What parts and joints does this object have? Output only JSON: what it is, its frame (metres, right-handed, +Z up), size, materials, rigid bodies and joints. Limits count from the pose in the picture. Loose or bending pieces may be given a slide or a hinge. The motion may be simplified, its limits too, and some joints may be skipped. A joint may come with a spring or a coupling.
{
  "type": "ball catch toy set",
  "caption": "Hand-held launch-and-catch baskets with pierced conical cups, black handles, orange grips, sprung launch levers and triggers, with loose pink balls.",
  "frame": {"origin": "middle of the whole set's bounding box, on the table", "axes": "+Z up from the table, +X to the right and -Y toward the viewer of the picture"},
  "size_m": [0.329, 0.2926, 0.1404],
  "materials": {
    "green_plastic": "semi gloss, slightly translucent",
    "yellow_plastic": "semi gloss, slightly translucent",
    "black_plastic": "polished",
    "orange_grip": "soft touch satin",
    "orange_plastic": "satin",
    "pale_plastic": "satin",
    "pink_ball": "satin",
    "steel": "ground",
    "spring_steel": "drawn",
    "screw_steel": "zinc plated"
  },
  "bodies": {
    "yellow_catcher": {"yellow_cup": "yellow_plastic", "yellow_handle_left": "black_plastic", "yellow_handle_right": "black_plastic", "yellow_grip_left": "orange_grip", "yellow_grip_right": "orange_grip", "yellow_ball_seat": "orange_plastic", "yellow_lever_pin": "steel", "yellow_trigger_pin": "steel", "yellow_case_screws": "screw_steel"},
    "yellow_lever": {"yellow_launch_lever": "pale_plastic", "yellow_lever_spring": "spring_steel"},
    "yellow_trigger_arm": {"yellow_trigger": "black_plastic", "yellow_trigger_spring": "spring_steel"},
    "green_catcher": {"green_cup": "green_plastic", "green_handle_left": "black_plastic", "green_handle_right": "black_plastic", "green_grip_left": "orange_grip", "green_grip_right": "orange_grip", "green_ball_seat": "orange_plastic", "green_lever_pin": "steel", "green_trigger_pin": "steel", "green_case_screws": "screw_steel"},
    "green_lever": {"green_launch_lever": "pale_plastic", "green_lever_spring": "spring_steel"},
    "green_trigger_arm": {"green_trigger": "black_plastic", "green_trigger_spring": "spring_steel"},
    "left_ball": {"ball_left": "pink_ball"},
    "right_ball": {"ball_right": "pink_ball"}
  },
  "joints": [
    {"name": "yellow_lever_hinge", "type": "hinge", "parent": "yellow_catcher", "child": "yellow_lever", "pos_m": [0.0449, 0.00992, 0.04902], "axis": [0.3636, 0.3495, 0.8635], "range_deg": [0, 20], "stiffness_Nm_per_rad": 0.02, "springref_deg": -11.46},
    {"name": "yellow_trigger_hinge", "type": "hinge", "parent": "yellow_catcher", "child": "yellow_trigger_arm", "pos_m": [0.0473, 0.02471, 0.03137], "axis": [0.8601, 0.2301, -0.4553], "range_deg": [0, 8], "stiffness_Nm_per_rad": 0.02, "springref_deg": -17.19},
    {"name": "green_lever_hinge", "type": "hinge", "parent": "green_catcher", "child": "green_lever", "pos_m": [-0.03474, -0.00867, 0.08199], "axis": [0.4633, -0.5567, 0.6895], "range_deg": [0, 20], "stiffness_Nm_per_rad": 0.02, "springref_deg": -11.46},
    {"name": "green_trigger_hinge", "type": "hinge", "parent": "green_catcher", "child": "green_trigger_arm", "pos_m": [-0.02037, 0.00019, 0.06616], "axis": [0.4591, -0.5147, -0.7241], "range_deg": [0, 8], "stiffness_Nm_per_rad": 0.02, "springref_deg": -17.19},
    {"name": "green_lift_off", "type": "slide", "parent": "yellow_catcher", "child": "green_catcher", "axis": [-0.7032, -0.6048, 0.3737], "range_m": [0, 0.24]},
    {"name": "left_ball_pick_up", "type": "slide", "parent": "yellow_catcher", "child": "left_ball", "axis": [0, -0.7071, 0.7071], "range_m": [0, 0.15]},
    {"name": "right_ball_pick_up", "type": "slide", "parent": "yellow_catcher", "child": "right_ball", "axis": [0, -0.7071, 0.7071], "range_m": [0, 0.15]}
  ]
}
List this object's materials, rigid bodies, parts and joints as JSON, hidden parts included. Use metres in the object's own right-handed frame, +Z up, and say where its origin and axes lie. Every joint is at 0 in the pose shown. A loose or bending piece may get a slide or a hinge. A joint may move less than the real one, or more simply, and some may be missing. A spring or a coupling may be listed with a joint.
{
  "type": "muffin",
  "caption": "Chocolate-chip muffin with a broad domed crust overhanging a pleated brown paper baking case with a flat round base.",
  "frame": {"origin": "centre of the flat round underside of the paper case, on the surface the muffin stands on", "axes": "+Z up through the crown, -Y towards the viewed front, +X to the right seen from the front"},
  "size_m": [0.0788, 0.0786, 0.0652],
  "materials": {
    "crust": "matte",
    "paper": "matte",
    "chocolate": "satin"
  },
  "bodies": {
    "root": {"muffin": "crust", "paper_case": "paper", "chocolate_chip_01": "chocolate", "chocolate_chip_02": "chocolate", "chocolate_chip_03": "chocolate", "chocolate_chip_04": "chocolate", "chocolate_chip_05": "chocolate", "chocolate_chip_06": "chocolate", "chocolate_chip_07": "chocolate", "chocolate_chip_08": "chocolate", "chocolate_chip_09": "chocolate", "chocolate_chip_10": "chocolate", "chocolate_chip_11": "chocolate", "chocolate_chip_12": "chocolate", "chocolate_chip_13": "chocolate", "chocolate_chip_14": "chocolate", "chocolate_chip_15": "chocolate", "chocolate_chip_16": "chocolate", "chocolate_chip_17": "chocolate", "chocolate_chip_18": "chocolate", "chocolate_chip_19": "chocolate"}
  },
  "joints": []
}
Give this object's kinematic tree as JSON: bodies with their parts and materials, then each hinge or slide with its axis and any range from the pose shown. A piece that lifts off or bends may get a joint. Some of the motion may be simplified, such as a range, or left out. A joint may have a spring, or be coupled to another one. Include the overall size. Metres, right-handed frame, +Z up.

[Goal of the exercise]
Each record above should be returned exactly as it appears.

[Answer in full]
What parts and joints does this object have? Output only JSON: what it is, its frame (metres, right-handed, +Z up), size, materials, rigid bodies and joints. Limits count from the pose in the picture. Loose or bending pieces may be given a slide or a hinge. The motion may be simplified, its limits too, and some joints may be skipped. A joint may come with a spring or a coupling.
{
  "type": "ball catch toy set",
  "caption": "Hand-held launch-and-catch baskets with pierced conical cups, black handles, orange grips, sprung launch levers and triggers, with loose pink balls.",
  "frame": {"origin": "middle of the whole set's bounding box, on the table", "axes": "+Z up from the table, +X to the right and -Y toward the viewer of the picture"},
  "size_m": [0.329, 0.2926, 0.1404],
  "materials": {
    "green_plastic": "semi gloss, slightly translucent",
    "yellow_plastic": "semi gloss, slightly translucent",
    "black_plastic": "polished",
    "orange_grip": "soft touch satin",
    "orange_plastic": "satin",
    "pale_plastic": "satin",
    "pink_ball": "satin",
    "steel": "ground",
    "spring_steel": "drawn",
    "screw_steel": "zinc plated"
  },
  "bodies": {
    "yellow_catcher": {"yellow_cup": "yellow_plastic", "yellow_handle_left": "black_plastic", "yellow_handle_right": "black_plastic", "yellow_grip_left": "orange_grip", "yellow_grip_right": "orange_grip", "yellow_ball_seat": "orange_plastic", "yellow_lever_pin": "steel", "yellow_trigger_pin": "steel", "yellow_case_screws": "screw_steel"},
    "yellow_lever": {"yellow_launch_lever": "pale_plastic", "yellow_lever_spring": "spring_steel"},
    "yellow_trigger_arm": {"yellow_trigger": "black_plastic", "yellow_trigger_spring": "spring_steel"},
    "green_catcher": {"green_cup": "green_plastic", "green_handle_left": "black_plastic", "green_handle_right": "black_plastic", "green_grip_left": "orange_grip", "green_grip_right": "orange_grip", "green_ball_seat": "orange_plastic", "green_lever_pin": "steel", "green_trigger_pin": "steel", "green_case_screws": "screw_steel"},
    "green_lever": {"green_launch_lever": "pale_plastic", "green_lever_spring": "spring_steel"},
    "green_trigger_arm": {"green_trigger": "black_plastic", "green_trigger_spring": "spring_steel"},
    "left_ball": {"ball_left": "pink_ball"},
    "right_ball": {"ball_right": "pink_ball"}
  },
  "joints": [
    {"name": "yellow_lever_hinge", "type": "hinge", "parent": "yellow_catcher", "child": "yellow_lever", "pos_m": [0.0449, 0.00992, 0.04902], "axis": [0.3636, 0.3495, 0.8635], "range_deg": [0, 20], "stiffness_Nm_per_rad": 0.02, "springref_deg": -11.46},
    {"name": "yellow_trigger_hinge", "type": "hinge", "parent": "yellow_catcher", "child": "yellow_trigger_arm", "pos_m": [0.0473, 0.02471, 0.03137], "axis": [0.8601, 0.2301, -0.4553], "range_deg": [0, 8], "stiffness_Nm_per_rad": 0.02, "springref_deg": -17.19},
    {"name": "green_lever_hinge", "type": "hinge", "parent": "green_catcher", "child": "green_lever", "pos_m": [-0.03474, -0.00867, 0.08199], "axis": [0.4633, -0.5567, 0.6895], "range_deg": [0, 20], "stiffness_Nm_per_rad": 0.02, "springref_deg": -11.46},
    {"name": "green_trigger_hinge", "type": "hinge", "parent": "green_catcher", "child": "green_trigger_arm", "pos_m": [-0.02037, 0.00019, 0.06616], "axis": [0.4591, -0.5147, -0.7241], "range_deg": [0, 8], "stiffness_Nm_per_rad": 0.02, "springref_deg": -17.19},
    {"name": "green_lift_off", "type": "slide", "parent": "yellow_catcher", "child": "green_catcher", "axis": [-0.7032, -0.6048, 0.3737], "range_m": [0, 0.24]},
    {"name": "left_ball_pick_up", "type": "slide", "parent": "yellow_catcher", "child": "left_ball", "axis": [0, -0.7071, 0.7071], "range_m": [0, 0.15]},
    {"name": "right_ball_pick_up", "type": "slide", "parent": "yellow_catcher", "child": "right_ball", "axis": [0, -0.7071, 0.7071], "range_m": [0, 0.15]}
  ]
}
List this object's materials, rigid bodies, parts and joints as JSON, hidden parts included. Use metres in the object's own right-handed frame, +Z up, and say where its origin and axes lie. Every joint is at 0 in the pose shown. A loose or bending piece may get a slide or a hinge. A joint may move less than the real one, or more simply, and some may be missing. A spring or a coupling may be listed with a joint.
{
  "type": "muffin",
  "caption": "Chocolate-chip muffin with a broad domed crust overhanging a pleated brown paper baking case with a flat round base.",
  "frame": {"origin": "centre of the flat round underside of the paper case, on the surface the muffin stands on", "axes": "+Z up through the crown, -Y towards the viewed front, +X to the right seen from the front"},
  "size_m": [0.0788, 0.0786, 0.0652],
  "materials": {
    "crust": "matte",
    "paper": "matte",
    "chocolate": "satin"
  },
  "bodies": {
    "root": {"muffin": "crust", "paper_case": "paper", "chocolate_chip_01": "chocolate", "chocolate_chip_02": "chocolate", "chocolate_chip_03": "chocolate", "chocolate_chip_04": "chocolate", "chocolate_chip_05": "chocolate", "chocolate_chip_06": "chocolate", "chocolate_chip_07": "chocolate", "chocolate_chip_08": "chocolate", "chocolate_chip_09": "chocolate", "chocolate_chip_10": "chocolate", "chocolate_chip_11": "chocolate", "chocolate_chip_12": "chocolate", "chocolate_chip_13": "chocolate", "chocolate_chip_14": "chocolate", "chocolate_chip_15": "chocolate", "chocolate_chip_16": "chocolate", "chocolate_chip_17": "chocolate", "chocolate_chip_18": "chocolate", "chocolate_chip_19": "chocolate"}
  },
  "joints": []
}
Give this object's kinematic tree as JSON: bodies with their parts and materials, then each hinge or slide with its axis and any range from the pose shown. A piece that lifts off or bends may get a joint. Some of the motion may be simplified, such as a range, or left out. A joint may have a spring, or be coupled to another one. Include the overall size. Metres, right-handed frame, +Z up.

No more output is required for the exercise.